● Exercise task
Report the count of lines holding "value" in the records, with no other words.

● Stored records

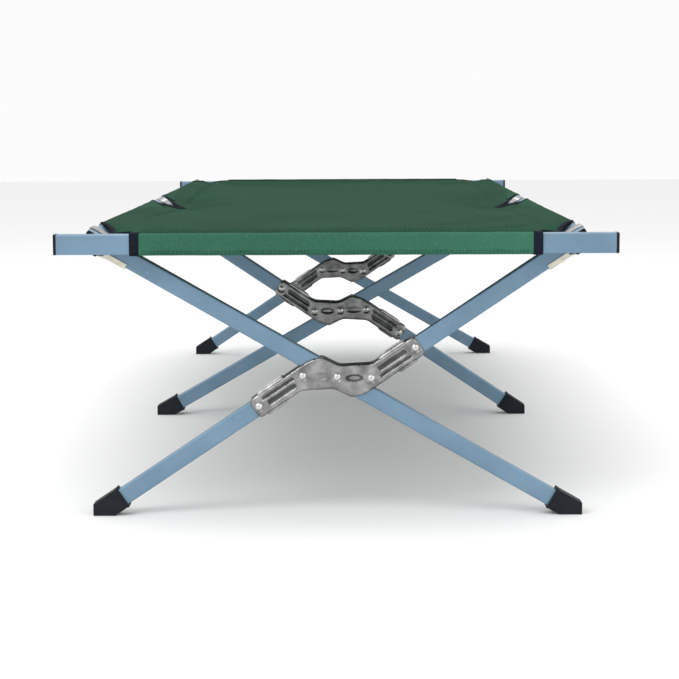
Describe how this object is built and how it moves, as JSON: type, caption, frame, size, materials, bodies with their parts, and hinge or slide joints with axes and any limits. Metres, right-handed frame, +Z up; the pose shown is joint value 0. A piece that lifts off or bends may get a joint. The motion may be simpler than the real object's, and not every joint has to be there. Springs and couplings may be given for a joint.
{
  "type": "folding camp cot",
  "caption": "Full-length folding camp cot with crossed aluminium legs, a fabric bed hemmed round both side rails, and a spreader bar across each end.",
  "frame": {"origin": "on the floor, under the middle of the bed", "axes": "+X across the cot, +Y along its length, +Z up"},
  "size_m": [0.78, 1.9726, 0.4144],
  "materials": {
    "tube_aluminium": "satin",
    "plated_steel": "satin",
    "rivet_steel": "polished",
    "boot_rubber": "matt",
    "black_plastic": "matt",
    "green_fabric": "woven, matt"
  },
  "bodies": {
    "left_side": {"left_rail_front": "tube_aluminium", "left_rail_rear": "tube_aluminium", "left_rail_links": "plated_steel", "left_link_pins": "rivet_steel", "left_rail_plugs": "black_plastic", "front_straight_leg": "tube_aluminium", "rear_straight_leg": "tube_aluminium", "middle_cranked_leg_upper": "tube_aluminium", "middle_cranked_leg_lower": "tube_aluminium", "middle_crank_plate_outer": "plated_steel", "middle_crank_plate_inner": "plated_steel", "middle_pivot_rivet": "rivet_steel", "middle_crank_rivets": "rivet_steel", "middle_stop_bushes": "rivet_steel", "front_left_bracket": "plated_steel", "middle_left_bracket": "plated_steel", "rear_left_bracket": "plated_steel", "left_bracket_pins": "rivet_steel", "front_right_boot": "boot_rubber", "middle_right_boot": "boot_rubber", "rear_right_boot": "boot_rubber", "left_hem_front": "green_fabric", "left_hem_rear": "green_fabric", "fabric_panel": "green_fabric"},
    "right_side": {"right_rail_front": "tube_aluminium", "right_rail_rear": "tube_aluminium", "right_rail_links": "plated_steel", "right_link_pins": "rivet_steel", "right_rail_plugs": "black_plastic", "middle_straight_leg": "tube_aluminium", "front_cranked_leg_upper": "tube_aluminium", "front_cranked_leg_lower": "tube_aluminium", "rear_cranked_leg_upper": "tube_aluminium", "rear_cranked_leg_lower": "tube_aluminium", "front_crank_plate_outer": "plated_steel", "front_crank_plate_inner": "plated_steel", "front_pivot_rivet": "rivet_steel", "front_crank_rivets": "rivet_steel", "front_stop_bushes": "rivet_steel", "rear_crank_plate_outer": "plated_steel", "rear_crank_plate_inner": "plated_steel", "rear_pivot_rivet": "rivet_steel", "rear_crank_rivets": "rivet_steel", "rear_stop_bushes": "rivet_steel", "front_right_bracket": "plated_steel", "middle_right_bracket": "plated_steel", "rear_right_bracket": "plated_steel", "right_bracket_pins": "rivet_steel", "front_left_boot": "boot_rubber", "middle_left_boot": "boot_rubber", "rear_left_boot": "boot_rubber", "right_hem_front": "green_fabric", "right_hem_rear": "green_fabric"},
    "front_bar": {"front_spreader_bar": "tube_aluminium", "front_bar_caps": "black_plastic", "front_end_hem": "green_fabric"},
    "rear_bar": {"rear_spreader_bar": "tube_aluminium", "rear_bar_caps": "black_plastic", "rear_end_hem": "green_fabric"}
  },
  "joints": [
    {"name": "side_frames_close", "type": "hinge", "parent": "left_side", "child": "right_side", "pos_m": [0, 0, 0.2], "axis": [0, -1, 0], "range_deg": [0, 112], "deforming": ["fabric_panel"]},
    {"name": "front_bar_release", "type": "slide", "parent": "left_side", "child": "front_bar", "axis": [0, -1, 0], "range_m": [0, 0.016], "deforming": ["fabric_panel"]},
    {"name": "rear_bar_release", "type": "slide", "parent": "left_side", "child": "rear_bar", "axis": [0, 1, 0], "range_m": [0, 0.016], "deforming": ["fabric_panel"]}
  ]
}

==

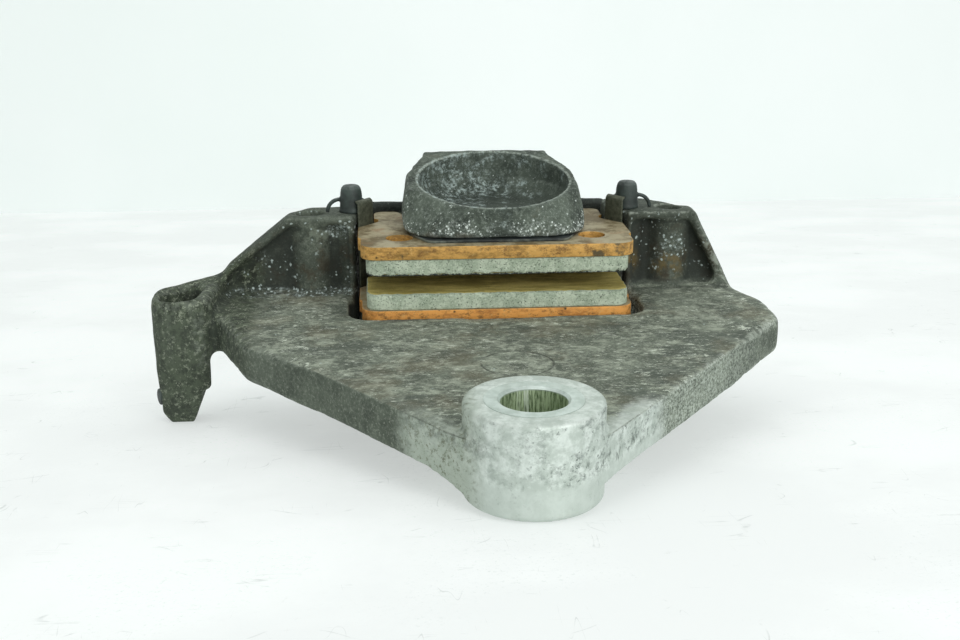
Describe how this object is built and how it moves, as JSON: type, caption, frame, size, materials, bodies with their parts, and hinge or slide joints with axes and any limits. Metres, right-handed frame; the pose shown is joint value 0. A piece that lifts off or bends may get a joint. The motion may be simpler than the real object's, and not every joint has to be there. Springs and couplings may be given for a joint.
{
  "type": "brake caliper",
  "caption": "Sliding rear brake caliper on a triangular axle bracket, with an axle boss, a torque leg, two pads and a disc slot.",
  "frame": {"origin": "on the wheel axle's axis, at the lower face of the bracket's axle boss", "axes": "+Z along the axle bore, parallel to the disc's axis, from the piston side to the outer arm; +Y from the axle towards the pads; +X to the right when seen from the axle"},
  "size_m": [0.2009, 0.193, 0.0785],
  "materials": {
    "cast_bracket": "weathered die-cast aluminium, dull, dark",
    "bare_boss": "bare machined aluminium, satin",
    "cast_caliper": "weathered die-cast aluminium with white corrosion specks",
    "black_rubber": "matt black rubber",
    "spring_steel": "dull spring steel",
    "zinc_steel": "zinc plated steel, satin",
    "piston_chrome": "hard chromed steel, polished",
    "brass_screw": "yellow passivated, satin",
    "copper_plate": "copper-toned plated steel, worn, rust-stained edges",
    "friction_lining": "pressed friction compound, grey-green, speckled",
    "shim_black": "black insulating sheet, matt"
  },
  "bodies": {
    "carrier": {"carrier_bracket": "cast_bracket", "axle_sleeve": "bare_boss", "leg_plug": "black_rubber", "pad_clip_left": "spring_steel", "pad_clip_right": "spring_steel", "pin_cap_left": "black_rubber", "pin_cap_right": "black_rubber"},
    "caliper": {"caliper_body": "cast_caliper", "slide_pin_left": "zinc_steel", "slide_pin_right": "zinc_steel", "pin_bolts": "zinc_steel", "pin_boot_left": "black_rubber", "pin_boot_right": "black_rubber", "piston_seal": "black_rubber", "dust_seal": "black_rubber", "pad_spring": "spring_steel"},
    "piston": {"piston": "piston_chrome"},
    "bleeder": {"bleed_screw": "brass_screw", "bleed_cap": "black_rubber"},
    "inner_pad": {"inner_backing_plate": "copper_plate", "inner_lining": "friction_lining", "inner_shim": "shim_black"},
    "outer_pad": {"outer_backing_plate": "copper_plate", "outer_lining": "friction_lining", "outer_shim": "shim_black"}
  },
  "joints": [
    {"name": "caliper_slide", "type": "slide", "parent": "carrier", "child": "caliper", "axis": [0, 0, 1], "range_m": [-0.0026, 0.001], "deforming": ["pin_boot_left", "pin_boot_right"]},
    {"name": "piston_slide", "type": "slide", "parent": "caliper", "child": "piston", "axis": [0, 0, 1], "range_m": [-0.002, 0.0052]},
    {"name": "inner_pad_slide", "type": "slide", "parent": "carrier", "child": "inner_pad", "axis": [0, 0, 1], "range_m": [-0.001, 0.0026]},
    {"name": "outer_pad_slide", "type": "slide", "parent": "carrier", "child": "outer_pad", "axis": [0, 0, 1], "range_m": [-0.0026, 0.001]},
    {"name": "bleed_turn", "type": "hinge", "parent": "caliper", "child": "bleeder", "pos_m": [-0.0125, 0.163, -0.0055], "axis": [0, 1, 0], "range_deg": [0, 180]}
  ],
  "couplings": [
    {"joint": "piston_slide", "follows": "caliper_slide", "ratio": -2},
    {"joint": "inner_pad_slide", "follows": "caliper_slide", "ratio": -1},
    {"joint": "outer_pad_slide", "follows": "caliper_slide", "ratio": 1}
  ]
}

● Expected answer
2